■ **Provided material**
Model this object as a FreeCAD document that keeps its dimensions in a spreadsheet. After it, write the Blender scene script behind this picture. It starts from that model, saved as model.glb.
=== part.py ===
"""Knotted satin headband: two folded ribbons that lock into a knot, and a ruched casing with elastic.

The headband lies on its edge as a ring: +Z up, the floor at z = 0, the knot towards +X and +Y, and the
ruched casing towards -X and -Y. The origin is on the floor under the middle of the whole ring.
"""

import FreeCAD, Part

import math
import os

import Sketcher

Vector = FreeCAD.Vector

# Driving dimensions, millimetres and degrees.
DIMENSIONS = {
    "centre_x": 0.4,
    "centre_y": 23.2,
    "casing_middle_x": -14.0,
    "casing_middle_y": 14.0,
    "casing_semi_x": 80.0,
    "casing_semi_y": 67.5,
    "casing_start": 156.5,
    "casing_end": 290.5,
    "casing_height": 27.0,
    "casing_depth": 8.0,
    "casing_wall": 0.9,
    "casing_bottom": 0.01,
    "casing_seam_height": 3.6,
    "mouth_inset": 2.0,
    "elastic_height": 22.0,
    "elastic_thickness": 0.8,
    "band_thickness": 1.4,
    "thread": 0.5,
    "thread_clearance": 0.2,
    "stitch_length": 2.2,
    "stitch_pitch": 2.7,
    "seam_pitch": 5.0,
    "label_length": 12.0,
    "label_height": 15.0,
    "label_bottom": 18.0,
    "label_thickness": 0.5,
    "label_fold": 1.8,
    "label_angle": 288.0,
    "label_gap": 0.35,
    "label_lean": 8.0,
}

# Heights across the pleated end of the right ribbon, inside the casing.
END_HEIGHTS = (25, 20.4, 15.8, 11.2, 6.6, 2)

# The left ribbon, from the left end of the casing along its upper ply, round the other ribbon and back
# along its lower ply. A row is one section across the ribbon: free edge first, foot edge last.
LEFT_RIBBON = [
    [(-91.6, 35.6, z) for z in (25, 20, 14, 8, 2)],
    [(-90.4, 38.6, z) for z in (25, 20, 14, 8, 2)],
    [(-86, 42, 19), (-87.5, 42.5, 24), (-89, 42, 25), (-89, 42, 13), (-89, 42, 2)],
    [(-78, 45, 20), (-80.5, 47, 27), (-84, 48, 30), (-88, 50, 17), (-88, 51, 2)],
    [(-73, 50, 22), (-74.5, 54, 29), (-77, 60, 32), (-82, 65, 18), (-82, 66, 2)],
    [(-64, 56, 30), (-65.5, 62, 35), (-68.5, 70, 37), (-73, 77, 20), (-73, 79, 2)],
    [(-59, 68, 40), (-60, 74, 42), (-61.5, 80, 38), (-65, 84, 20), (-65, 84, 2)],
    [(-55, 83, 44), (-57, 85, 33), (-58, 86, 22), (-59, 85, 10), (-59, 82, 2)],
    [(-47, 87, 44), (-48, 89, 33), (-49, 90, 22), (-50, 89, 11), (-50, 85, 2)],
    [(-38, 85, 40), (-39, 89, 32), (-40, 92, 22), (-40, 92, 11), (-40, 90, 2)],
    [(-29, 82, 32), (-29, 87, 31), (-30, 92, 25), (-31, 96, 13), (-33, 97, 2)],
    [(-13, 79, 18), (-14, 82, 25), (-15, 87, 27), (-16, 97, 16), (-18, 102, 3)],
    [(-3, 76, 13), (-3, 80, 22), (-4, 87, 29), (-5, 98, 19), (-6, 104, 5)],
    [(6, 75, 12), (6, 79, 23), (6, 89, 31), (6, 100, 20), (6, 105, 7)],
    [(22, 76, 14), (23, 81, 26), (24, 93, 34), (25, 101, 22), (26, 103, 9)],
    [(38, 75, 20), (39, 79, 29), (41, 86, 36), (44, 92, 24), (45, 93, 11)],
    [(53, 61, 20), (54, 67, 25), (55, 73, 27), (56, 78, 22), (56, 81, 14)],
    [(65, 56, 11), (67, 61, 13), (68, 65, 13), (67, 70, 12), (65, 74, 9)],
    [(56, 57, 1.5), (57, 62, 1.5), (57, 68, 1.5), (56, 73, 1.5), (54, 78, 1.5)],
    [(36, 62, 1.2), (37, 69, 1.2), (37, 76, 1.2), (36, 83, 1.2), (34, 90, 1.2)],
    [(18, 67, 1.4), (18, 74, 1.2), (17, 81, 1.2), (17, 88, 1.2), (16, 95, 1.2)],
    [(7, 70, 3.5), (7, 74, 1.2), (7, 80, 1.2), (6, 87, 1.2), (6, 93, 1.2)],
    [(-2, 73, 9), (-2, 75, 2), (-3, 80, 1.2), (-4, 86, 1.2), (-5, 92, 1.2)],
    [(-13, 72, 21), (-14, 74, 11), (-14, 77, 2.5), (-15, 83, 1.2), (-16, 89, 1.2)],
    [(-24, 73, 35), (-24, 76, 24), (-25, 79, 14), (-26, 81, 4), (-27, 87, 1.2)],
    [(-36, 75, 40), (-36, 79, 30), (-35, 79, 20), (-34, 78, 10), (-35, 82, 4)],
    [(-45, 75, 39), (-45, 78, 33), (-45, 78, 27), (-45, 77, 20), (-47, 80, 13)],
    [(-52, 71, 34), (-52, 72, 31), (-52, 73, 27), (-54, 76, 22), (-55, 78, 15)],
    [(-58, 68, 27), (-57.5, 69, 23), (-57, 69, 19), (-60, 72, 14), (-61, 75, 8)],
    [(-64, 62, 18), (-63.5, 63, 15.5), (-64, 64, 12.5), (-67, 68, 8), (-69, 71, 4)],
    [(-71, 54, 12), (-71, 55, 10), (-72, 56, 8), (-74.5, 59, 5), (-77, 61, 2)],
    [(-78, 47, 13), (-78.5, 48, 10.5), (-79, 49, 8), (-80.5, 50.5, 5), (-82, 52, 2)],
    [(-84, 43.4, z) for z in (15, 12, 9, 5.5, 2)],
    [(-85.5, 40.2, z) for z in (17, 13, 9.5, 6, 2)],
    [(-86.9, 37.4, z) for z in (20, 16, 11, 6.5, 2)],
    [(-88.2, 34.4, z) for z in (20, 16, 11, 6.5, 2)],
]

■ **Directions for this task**
Write out the whole listing again. Match it word for word.

■ **Problem solution**
Model this object as a FreeCAD document that keeps its dimensions in a spreadsheet. After it, write the Blender scene script behind this picture. It starts from that model, saved as model.glb.
=== part.py ===
"""Knotted satin headband: two folded ribbons that lock into a knot, and a ruched casing with elastic.

The headband lies on its edge as a ring: +Z up, the floor at z = 0, the knot towards +X and +Y, and the
ruched casing towards -X and -Y. The origin is on the floor under the middle of the whole ring.
"""

import FreeCAD, Part

import math
import os

import Sketcher

Vector = FreeCAD.Vector

# Driving dimensions, millimetres and degrees.
DIMENSIONS = {
    "centre_x": 0.4,
    "centre_y": 23.2,
    "casing_middle_x": -14.0,
    "casing_middle_y": 14.0,
    "casing_semi_x": 80.0,
    "casing_semi_y": 67.5,
    "casing_start": 156.5,
    "casing_end": 290.5,
    "casing_height": 27.0,
    "casing_depth": 8.0,
    "casing_wall": 0.9,
    "casing_bottom": 0.01,
    "casing_seam_height": 3.6,
    "mouth_inset": 2.0,
    "elastic_height": 22.0,
    "elastic_thickness": 0.8,
    "band_thickness": 1.4,
    "thread": 0.5,
    "thread_clearance": 0.2,
    "stitch_length": 2.2,
    "stitch_pitch": 2.7,
    "seam_pitch": 5.0,
    "label_length": 12.0,
    "label_height": 15.0,
    "label_bottom": 18.0,
    "label_thickness": 0.5,
    "label_fold": 1.8,
    "label_angle": 288.0,
    "label_gap": 0.35,
    "label_lean": 8.0,
}

# Heights across the pleated end of the right ribbon, inside the casing.
END_HEIGHTS = (25, 20.4, 15.8, 11.2, 6.6, 2)

# The left ribbon, from the left end of the casing along its upper ply, round the other ribbon and back
# along its lower ply. A row is one section across the ribbon: free edge first, foot edge last.
LEFT_RIBBON = [
    [(-91.6, 35.6, z) for z in (25, 20, 14, 8, 2)],
    [(-90.4, 38.6, z) for z in (25, 20, 14, 8, 2)],
    [(-86, 42, 19), (-87.5, 42.5, 24), (-89, 42, 25), (-89, 42, 13), (-89, 42, 2)],
    [(-78, 45, 20), (-80.5, 47, 27), (-84, 48, 30), (-88, 50, 17), (-88, 51, 2)],
    [(-73, 50, 22), (-74.5, 54, 29), (-77, 60, 32), (-82, 65, 18), (-82, 66, 2)],
    [(-64, 56, 30), (-65.5, 62, 35), (-68.5, 70, 37), (-73, 77, 20), (-73, 79, 2)],
    [(-59, 68, 40), (-60, 74, 42), (-61.5, 80, 38), (-65, 84, 20), (-65, 84, 2)],
    [(-55, 83, 44), (-57, 85, 33), (-58, 86, 22), (-59, 85, 10), (-59, 82, 2)],
    [(-47, 87, 44), (-48, 89, 33), (-49, 90, 22), (-50, 89, 11), (-50, 85, 2)],
    [(-38, 85, 40), (-39, 89, 32), (-40, 92, 22), (-40, 92, 11), (-40, 90, 2)],
    [(-29, 82, 32), (-29, 87, 31), (-30, 92, 25), (-31, 96, 13), (-33, 97, 2)],
    [(-13, 79, 18), (-14, 82, 25), (-15, 87, 27), (-16, 97, 16), (-18, 102, 3)],
    [(-3, 76, 13), (-3, 80, 22), (-4, 87, 29), (-5, 98, 19), (-6, 104, 5)],
    [(6, 75, 12), (6, 79, 23), (6, 89, 31), (6, 100, 20), (6, 105, 7)],
    [(22, 76, 14), (23, 81, 26), (24, 93, 34), (25, 101, 22), (26, 103, 9)],
    [(38, 75, 20), (39, 79, 29), (41, 86, 36), (44, 92, 24), (45, 93, 11)],
    [(53, 61, 20), (54, 67, 25), (55, 73, 27), (56, 78, 22), (56, 81, 14)],
    [(65, 56, 11), (67, 61, 13), (68, 65, 13), (67, 70, 12), (65, 74, 9)],
    [(56, 57, 1.5), (57, 62, 1.5), (57, 68, 1.5), (56, 73, 1.5), (54, 78, 1.5)],
    [(36, 62, 1.2), (37, 69, 1.2), (37, 76, 1.2), (36, 83, 1.2), (34, 90, 1.2)],
    [(18, 67, 1.4), (18, 74, 1.2), (17, 81, 1.2), (17, 88, 1.2), (16, 95, 1.2)],
    [(7, 70, 3.5), (7, 74, 1.2), (7, 80, 1.2), (6, 87, 1.2), (6, 93, 1.2)],
    [(-2, 73, 9), (-2, 75, 2), (-3, 80, 1.2), (-4, 86, 1.2), (-5, 92, 1.2)],
    [(-13, 72, 21), (-14, 74, 11), (-14, 77, 2.5), (-15, 83, 1.2), (-16, 89, 1.2)],
    [(-24, 73, 35), (-24, 76, 24), (-25, 79, 14), (-26, 81, 4), (-27, 87, 1.2)],
    [(-36, 75, 40), (-36, 79, 30), (-35, 79, 20), (-34, 78, 10), (-35, 82, 4)],
    [(-45, 75, 39), (-45, 78, 33), (-45, 78, 27), (-45, 77, 20), (-47, 80, 13)],
    [(-52, 71, 34), (-52, 72, 31), (-52, 73, 27), (-54, 76, 22), (-55, 78, 15)],
    [(-58, 68, 27), (-57.5, 69, 23), (-57, 69, 19), (-60, 72, 14), (-61, 75, 8)],
    [(-64, 62, 18), (-63.5, 63, 15.5), (-64, 64, 12.5), (-67, 68, 8), (-69, 71, 4)],
    [(-71, 54, 12), (-71, 55, 10), (-72, 56, 8), (-74.5, 59, 5), (-77, 61, 2)],
    [(-78, 47, 13), (-78.5, 48, 10.5), (-79, 49, 8), (-80.5, 50.5, 5), (-82, 52, 2)],
    [(-84, 43.4, z) for z in (15, 12, 9, 5.5, 2)],
    [(-85.5, 40.2, z) for z in (17, 13, 9.5, 6, 2)],
    [(-86.9, 37.4, z) for z in (20, 16, 11, 6.5, 2)],
    [(-88.2, 34.4, z) for z in (20, 16, 11, 6.5, 2)],
]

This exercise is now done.